_What is asked_
Repeat the listing below in full, exactly as it stands.

________________________

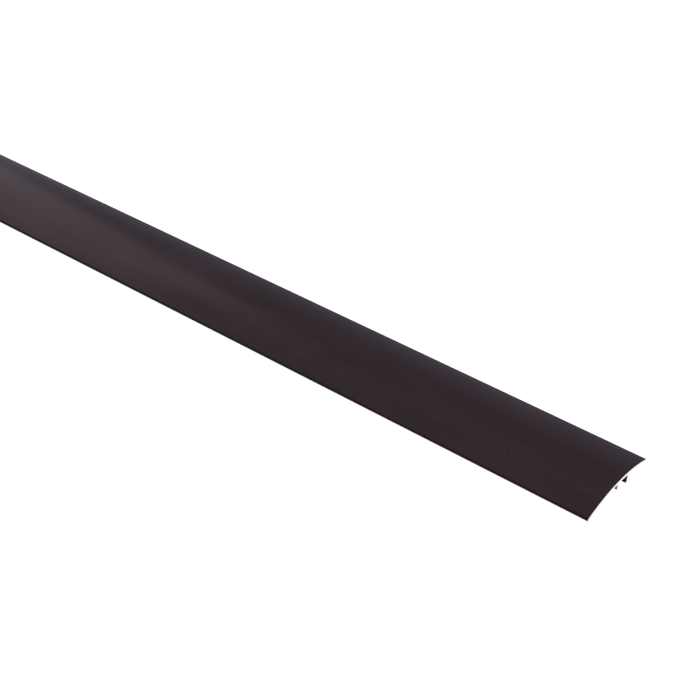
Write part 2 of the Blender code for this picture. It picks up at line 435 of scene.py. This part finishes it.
def plug_outline():
    """Half the plug, from its tip out, up over the barbs and collar, and down the bore."""
    outline = [
        (0.0, PLUG_BOTTOM),
        (PLUG_TIP_RADIUS, PLUG_BOTTOM, 0.3 * MM),
        (BARB_ROOT, PLUG_BOTTOM + 1.4 * MM, 0.3 * MM),
    ]
    last_barb = PLUG_TOP - COLLAR_LENGTH - BARB_COUNT * BARB_PITCH
    for barb in range(BARB_COUNT):
        low = last_barb + barb * BARB_PITCH
        outline += [
            (BARB_ROOT, low, 0.12 * MM),
            (BARB_RADIUS, low + BARB_PITCH * 0.78, 0.06 * MM),
            (BARB_ROOT, low + BARB_PITCH * 0.9, 0.08 * MM),
        ]
    outline += [
        (BODY_RADIUS, PLUG_TOP - COLLAR_LENGTH + 0.25 * MM, 0.1 * MM),
        (BODY_RADIUS, PLUG_TOP, 0.2 * MM),
        (BORE_RADIUS, PLUG_TOP, 0.25 * MM),
        (BORE_RADIUS, BORE_BOTTOM + BORE_POINT, 0.3 * MM),
        (0.0, BORE_BOTTOM),
    ]
    return outline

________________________

_Expected answer_
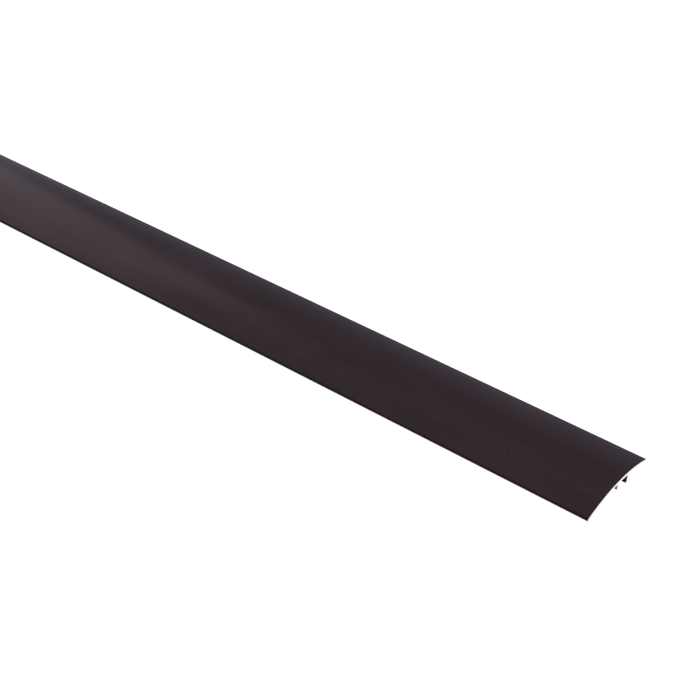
Write part 2 of the Blender code for this picture. It picks up at line 435 of scene.py. This part finishes it.
def plug_outline():
    """Half the plug, from its tip out, up over the barbs and collar, and down the bore."""
    outline = [
        (0.0, PLUG_BOTTOM),
        (PLUG_TIP_RADIUS, PLUG_BOTTOM, 0.3 * MM),
        (BARB_ROOT, PLUG_BOTTOM + 1.4 * MM, 0.3 * MM),
    ]
    last_barb = PLUG_TOP - COLLAR_LENGTH - BARB_COUNT * BARB_PITCH
    for barb in range(BARB_COUNT):
        low = last_barb + barb * BARB_PITCH
        outline += [
            (BARB_ROOT, low, 0.12 * MM),
            (BARB_RADIUS, low + BARB_PITCH * 0.78, 0.06 * MM),
            (BARB_ROOT, low + BARB_PITCH * 0.9, 0.08 * MM),
        ]
    outline += [
        (BODY_RADIUS, PLUG_TOP - COLLAR_LENGTH + 0.25 * MM, 0.1 * MM),
        (BODY_RADIUS, PLUG_TOP, 0.2 * MM),
        (BORE_RADIUS, PLUG_TOP, 0.25 * MM),
        (BORE_RADIUS, BORE_BOTTOM + BORE_POINT, 0.3 * MM),
        (0.0, BORE_BOTTOM),
    ]
    return outline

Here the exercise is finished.